I realize it would have been funnier to write ‘tail’ instead of ‘tale’, but Fievel did it before me, and I didn’t want to plagiarize him.
Fair warning: this story does not depict me in a glorious light. Sure, I made a few confessions in these posts, I even confessed to being an embarrassment. But this story, still fresh in my mind because it occurred less than 2 weeks ago, shows that I am ultimately a scaredy cat with zero common sense.
Two weeks ago, my boyfriend’s car was in the shop for the state inspection, so I had to drive him to work in the morning and pick him up at night. So, I dropped him off, went back to his place to get into my running clothes -yeah guys, I run now, a lot has happened in 2 months-, when I saw it.
A cocky, carefree, tiny little mouse, in the middle of his living room.
I screamed pathetically, as if the poor thing was going to harm me, when it was barely bigger than my toe. Naturally, it ran off under the couch. But as soon as I was done screaming, it came back, thinking that the giant lady in the living room was gone already. When it saw me, it ran away again.
Here’s what went through my mind: ‘Fuck this shit, I’m not staying in this mice-infested apartment, I’m gonna take my purse and run away too, never to return again!’
So I did, and I drove to the place that one drives to, when one doesn’t know where to go.
Being the grown-ass woman that I am, I called my mom. She laughed so hard I thought she was gonna have a stroke. ‘My poor child, you’re so dramatic. Go back there, it’s not gonna eat you, and call maintenance so they can come and catch it.’ I did call maintenance, but I did not go back. For the past couple of days, I had postponed going to water my boyfriend’s mom’s plants, because ain’t nobody got time for that. But now, I had plenty of time to kill, so I went there. And also to Trader Joes, Barnes & Noble, and Old Navy.
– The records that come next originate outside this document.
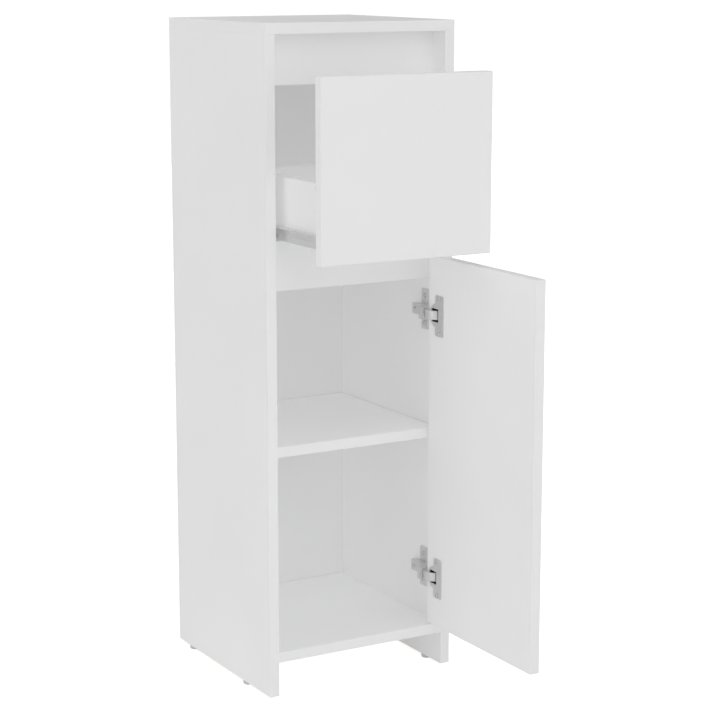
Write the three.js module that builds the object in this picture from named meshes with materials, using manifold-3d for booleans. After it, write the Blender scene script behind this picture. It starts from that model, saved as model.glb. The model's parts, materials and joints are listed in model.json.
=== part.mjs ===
// Slim white bathroom cabinet: open-fronted drawer bay above, one inset door below.
// Millimetres, +Z up, +X right, +Y to the back. The drawer stands pulled out and the door stands open.
import * as THREE from 'three';
import Module from 'manifold-3d';
import { mergeVertices } from 'three/addons/utils/BufferGeometryUtils.js';

const wasm = await Module();
wasm.setup();

// Cabinet box
const cabinetWidth = 300;
const cabinetDepth = 300;
const cabinetHeight = 950;
const boardThickness = 15;
const glideHeight = 6;
const glideRadius = 7.4;
const bottomPanelLift = 55;
const shelfBottom = 349;
const shelfSetback = 17;
const railHeight = 70;
const railSetback = 30;
const middleRailBottom = 582;

// Back board in its grooves
const backThickness = 3;
const backInset = 5;
const grooveDepth = 5;
const grooveClearance = 0.2;

// Drawer
const frontGap = 2;
const drawerFrontBottom = 637;
const drawerFrontHeight = 248;
const drawerBoxBottom = 657.5;
const drawerSideHeight = 86.5;
const drawerSideThickness = 12;
const drawerBoxDepth = 240;
const drawerSideGap = 12.5;
const drawerBaseLift = 8.7;
const drawerBaseThickness = 3;
const drawerPulledOut = 123;

// Roller slides
const sheet = 1.2;
const runnerBottom = 655.9;
const runnerTop = 673.4;
const drawerRunnerTop = 676.6;
const drawerRunnerLip = 2.4;
const frontRollerRadius = 7;
const rearRollerRadius = 6.8;
const axleRadius = 1.9;
const rollerBoreRadius = 2.15;

// Door and its pole: the upright line that the door turns about
const doorBottomGap = 1.5;
const doorHeight = 547;
const poleX = 127.8;
const poleY = -145.8;
const doorOpenAngle = Math.PI / 2;

// Hinges
const hingeHeights = { lower: 145, upper: 534 };
const cupEdgeDistance = 21.5;
const cupRadius = 17.3;
const cupInnerRadius = 16.4;
const cupDepth = 12;
const flangeThickness = 1.2;
const flangeHalfHeight = 29.75;
const flangeHalfWidth = 10.75;
const flangeCornerRadius = 3;
const rimRadius = 17.7;
const cupSlotNear = 9.2;
const cupSlotFar = 26.1;
const cupSlotHalfHeight = 9.6;
const cupScrewLine = 27.5;
const cupScrewHalfSpacing = 26;
const plateLineY = -103;
const plateHalfHeight = 30;
const plateHalfWidth = 9;
const plateCornerRadius = 2.5;
const plateScrewHalfSpacing = 20;
const armInnerHalfWidth = 6.9;
const armOuterHalfWidth = 8.1;

const halfWidth = cabinetWidth / 2;
const halfDepth = cabinetDepth / 2;
const innerHalf = halfWidth - boardThickness;
const frontY = -halfDepth;
const topUnderside = cabinetHeight - boardThickness;
const bottomTop = bottomPanelLift + boardThickness;
const backFrontY = halfDepth - backInset - backThickness;
const doorEdgeX = innerHalf - frontGap;
const doorInnerY = frontY + boardThickness;
const doorBottom = bottomTop + doorBottomGap;

// The frame's origin is the middle of the footprint, with the door open.
const doorTipY = poleY - (poleX + doorEdgeX);
const originY = (doorTipY + halfDepth) / 2;

const board = { color: 0xf1f1ef, roughness: 0.45, metalness: 0 };
const thinBoard = { color: 0xe9e9e6, roughness: 0.6, metalness: 0 };
const galvanised = { color: 0xc3c6c8, roughness: 0.42, metalness: 0.9 };
const nickel = { color: 0xc9c8c4, roughness: 0.28, metalness: 1 };
const zincScrew = { color: 0xb9bcc0, roughness: 0.35, metalness: 1 };
const nylon = { color: 0xf3f3f0, roughness: 0.5, metalness: 0 };
const glidePlastic = { color: 0xdadad8, roughness: 0.5, metalness: 0 };

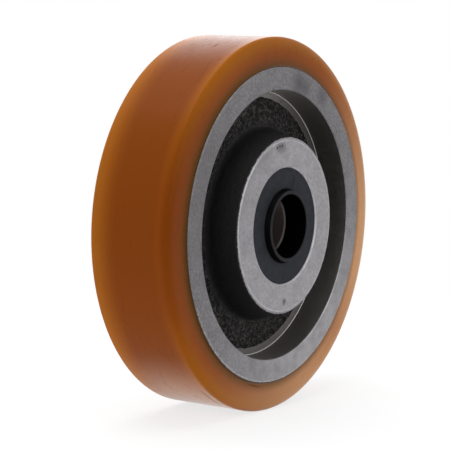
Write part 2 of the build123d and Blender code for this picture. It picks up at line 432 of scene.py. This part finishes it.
class Shader:
    """A material's nodes, made one by one. An input that is a socket is linked, and any other is set."""

    def __init__(self, name, **settings):
        self.material = bpy.data.materials.new(name)
        self.material.use_nodes = True
        self.tree = self.material.node_tree
        self.surface = self.tree.nodes["Principled BSDF"]
        self.set(self.surface, settings)
        self.place = self.node("ShaderNodeTexCoord").outputs["Object"]

    def set(self, node, inputs):
        for name, value in inputs.items():
            socket = node.inputs[name]
            if isinstance(value, bpy.types.NodeSocket):
                self.tree.links.new(value, socket)
            else:
                socket.default_value = value

    def node(self, kind, inputs=None, **settings):
        made = self.tree.nodes.new(kind)
        for name, value in settings.items():
            setattr(made, name, value)
        self.set(made, inputs or {})
        return made

    def sum(self, operation, first, second=0.0, third=0.0):
        """The result of a Math node."""
        node = self.node("ShaderNodeMath", {0: first, 1: second, 2: third}, operation=operation)
        return node.outputs[0]

    def grain(self, scale, detail=3.0, rough=0.55, stretch=None):
        """Noise from 0 to 1, with scale in waves a metre, stretched along the object's axes if asked."""
        place = self.place
        if stretch:
            place = self.node("ShaderNodeMapping", {"Vector": place, "Scale": stretch}).outputs[0]
        inputs = {"Vector": place, "Scale": scale, "Detail": detail, "Roughness": rough}
        return self.node("ShaderNodeTexNoise", inputs).outputs["Fac"]

    def span(self, value, low, high, to_low=0.0, to_high=1.0):
        """The value's span from low to high, mapped smoothly to another."""
        inputs = {"Value": value, "From Min": low, "From Max": high, "To Min": to_low, "To Max": to_high}
        return self.node("ShaderNodeMapRange", inputs, interpolation_type="SMOOTHSTEP").outputs["Result"]

    def mix(self, share, first, second):
        """Two colours mixed."""
        node = self.node("ShaderNodeMix", data_type="RGBA")
        self.set(node, {0: share, 6: first, 7: second})
        return node.outputs[2]

    def axes(self):
        """The place's X, Y and Z."""
        return self.node("ShaderNodeSeparateXYZ", {"Vector": self.place}).outputs

    def radius(self):
        """The distance from the wheel's axis."""
        flat = self.node("ShaderNodeVectorMath", {0: self.place, 1: (1, 0, 1)}, operation="MULTIPLY")
        flat = flat.outputs[0]
        return self.node("ShaderNodeVectorMath", {0: flat}, operation="LENGTH").outputs["Value"]

    def depth(self):
        """The distance from the wheel's middle plane."""
        return self.sum("ABSOLUTE", self.axes()["Y"])

    def stain(self, centre, size, share=1.0):
        """A soft round patch about a point."""
        away = self.node("ShaderNodeVectorMath", {0: self.place, 1: centre}, operation="DISTANCE")
        return self.span(away.outputs["Value"], size, 0.0, 0.0, share)

    def bump(self, height, distance, strength=1.0, under=None):
        """Bumps of that height, over the normal of earlier ones if given."""
        inputs = {"Height": height, "Distance": distance, "Strength": strength}
        if under:
            inputs["Normal"] = under
        return self.node("ShaderNodeBump", inputs).outputs["Normal"]

    def finish(self, **sockets):
        """Sets or links the surface's sockets and gives the material."""
        self.set(self.surface, {name.replace("_", " "): value for name, value in sockets.items()})
        return self.material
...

When I ran out of distractions, I thought, shit, I should go back and do some work, but what if the mouse has mutated and is now the size of an elephant, with the strength of a White Walker?
Yeah because this summer, the boyfriend and I started watching Game of Thrones, approximately 25 years after everyone else. So many changes, guys! (Also, I might be in love with Tyrion)
So, instead of going home, I went to the office building to see if maintenance was coming soon. I thought, why not wait for the guy to open the door? Who knows what I might find. The guy was coming within half an hour, so I decided to wait. I waited IN FRONT OF THE APARTMENT, while holding my Trader Joes bag like a pathetic person. The guy arrived 45 minutes later, of course, wondering what I was doing waiting like an idiot.
He opened the door and, of course, no mouse. He looked everywhere, and I mean everywhere, behind the fridge, under the oven, in the closets, NOTHING. He seemed to think the little beast had fled the building as swiftly as it had arrived, but he could tell I was being paranoid, so he offered to set some glue traps. And you know, I love animals, and if I had seen that little specimen outside, I would have cooed and used my baby voice to talk to it. But there is something about seeing an unexpected animal in your living space, where it’s not supposed to be. It’s a fucked up feeling, I get it, because technically, I do not want to kill little mice, not even trap them in glue! But my irrational fear got the better of me and I became like Kelly Kapoor when she sees the bat.
So he set traps, warning me that the poor little thing was probably gone already, and that I shouldn’t expect to catch it. I nodded and smiled, but while he was talking, I was plotting my next move. Which was to get the fuck out of there. Keep in mind that I was in my running clothes, which were wayyyy too hot for the weather. So I took a bag, shook it a million times to be sure that no mouse was hiding in it, and packed all my stuff: a dress, a non-sports bra, sandals, deodorant, my iPad and my phone charger. As soon as the guy left, I left too.
Why didn’t I stay, you ask? Yes, I am aware that the mouse was probably gone, since he had looked everywhere with no results. But I was CONVINCED that the mouse was a cunning, criminal mastermind, who would come back as soon as the big strong man was gone, in order to terrorize me.
So I chose the ridiculous way out. I went to change at THE PARK, which is the epitome of ridiculous. Why didn’t I go to a café? I don’t know. I wasn’t thinking rationally at that point. I just wanted to get out of the house, and get out of my warm clothes. The park I run in has a very clean changing room with sinks and hooks for clothes, so I went there, and finished the day wandering around town like a hobo, carrying my iPad with me to watch The Great British Bake Off on Netflix while sipping on Panera coffee, until it was time for me to pick up my boyfriend.
We never saw the mouse again. I am convinced it went away the second I left that morning.
What this story has taught me is that I am a ridiculous person and it is embarrassing to be me.